╭─ INFORMATION PROVIDED
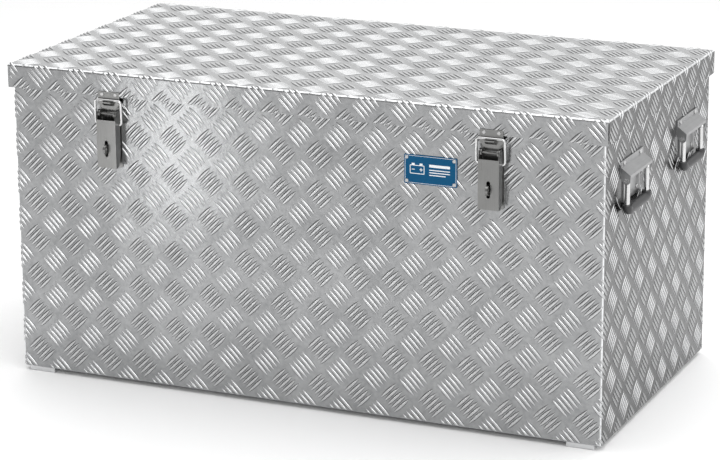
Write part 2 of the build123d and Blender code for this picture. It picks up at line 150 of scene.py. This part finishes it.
def bars(centres, inside, clamp, fold):
    """Points and quads of lens-shaped raised bars, cut off outside the sheet and folded with it."""
    t = np.linspace(-1, 1, BAR_STEPS + 1)[None, :, None]
    f = np.linspace(-1, 1, BAR_FACETS + 1)[None, None, :]
    half_width = BAR_WIDTH / 2 * (BAR_BLUNT + (1 - BAR_BLUNT) * (1 - np.abs(t) ** BAR_SIDE_POWER))
    rise = (BAR_HEIGHT + BAR_SUNK) * (1 - np.abs(t) ** BAR_CREST_POWER) * np.cos(f * math.pi / 2) - BAR_SUNK
    along, across = t * BAR_LENGTH / 2 + 0 * f, f * half_width
    cos, sin = np.cos(centres[:, 2])[:, None, None], np.sin(centres[:, 2])[:, None, None]
    u = centres[:, 0][:, None, None] + along * cos - across * sin
    v = centres[:, 1][:, None, None] + along * sin + across * cos
    kept = inside(u, v)
    height = np.where(kept, rise + 0 * u, -BAR_SUNK)
    u, v = clamp(u, v)
    points = np.stack(fold(u, v, height), axis=-1).reshape(-1, 3)
    crown = np.clip(height / BAR_HEIGHT, 0, 1).reshape(-1)

    columns = BAR_FACETS + 1
    per_bar = (BAR_STEPS + 1) * columns
    a = (np.arange(BAR_STEPS)[:, None] * columns + np.arange(BAR_FACETS)[None, :]).ravel()
    top = np.stack([a, a + columns, a + columns + 1, a + 1], axis=1)
    b = np.arange(BAR_STEPS) * columns
    under = np.stack([b, b + BAR_FACETS, b + columns + BAR_FACETS, b + columns], axis=1)
    one = np.concatenate([top, under])
    quads = (np.arange(len(centres))[:, None, None] * per_bar + one[None]).reshape(-1, 4)
    return points, crown, quads[kept.reshape(-1)[quads].any(axis=1)]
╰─
# PROMPT
Please repeat the listing exactly, with nothing left out.

# SOLUTION BELOW
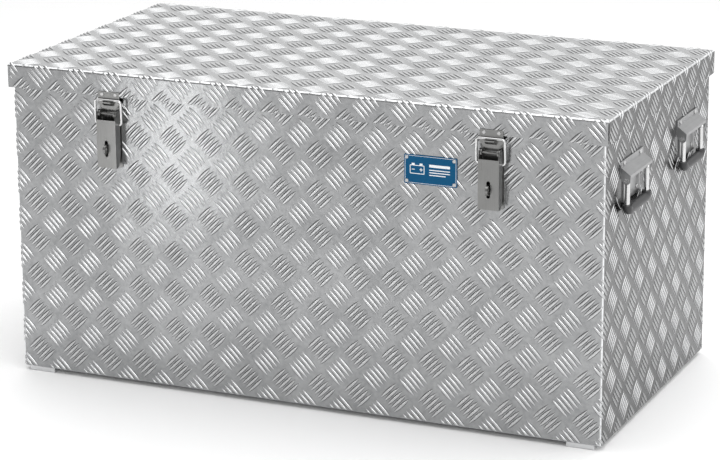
Write part 2 of the build123d and Blender code for this picture. It picks up at line 150 of scene.py. This part finishes it.
def bars(centres, inside, clamp, fold):
    """Points and quads of lens-shaped raised bars, cut off outside the sheet and folded with it."""
    t = np.linspace(-1, 1, BAR_STEPS + 1)[None, :, None]
    f = np.linspace(-1, 1, BAR_FACETS + 1)[None, None, :]
    half_width = BAR_WIDTH / 2 * (BAR_BLUNT + (1 - BAR_BLUNT) * (1 - np.abs(t) ** BAR_SIDE_POWER))
    rise = (BAR_HEIGHT + BAR_SUNK) * (1 - np.abs(t) ** BAR_CREST_POWER) * np.cos(f * math.pi / 2) - BAR_SUNK
    along, across = t * BAR_LENGTH / 2 + 0 * f, f * half_width
    cos, sin = np.cos(centres[:, 2])[:, None, None], np.sin(centres[:, 2])[:, None, None]
    u = centres[:, 0][:, None, None] + along * cos - across * sin
    v = centres[:, 1][:, None, None] + along * sin + across * cos
    kept = inside(u, v)
    height = np.where(kept, rise + 0 * u, -BAR_SUNK)
    u, v = clamp(u, v)
    points = np.stack(fold(u, v, height), axis=-1).reshape(-1, 3)
    crown = np.clip(height / BAR_HEIGHT, 0, 1).reshape(-1)

    columns = BAR_FACETS + 1
    per_bar = (BAR_STEPS + 1) * columns
    a = (np.arange(BAR_STEPS)[:, None] * columns + np.arange(BAR_FACETS)[None, :]).ravel()
    top = np.stack([a, a + columns, a + columns + 1, a + 1], axis=1)
    b = np.arange(BAR_STEPS) * columns
    under = np.stack([b, b + BAR_FACETS, b + columns + BAR_FACETS, b + columns], axis=1)
    one = np.concatenate([top, under])
    quads = (np.arange(len(centres))[:, None, None] * per_bar + one[None]).reshape(-1, 4)
    return points, crown, quads[kept.reshape(-1)[quads].any(axis=1)]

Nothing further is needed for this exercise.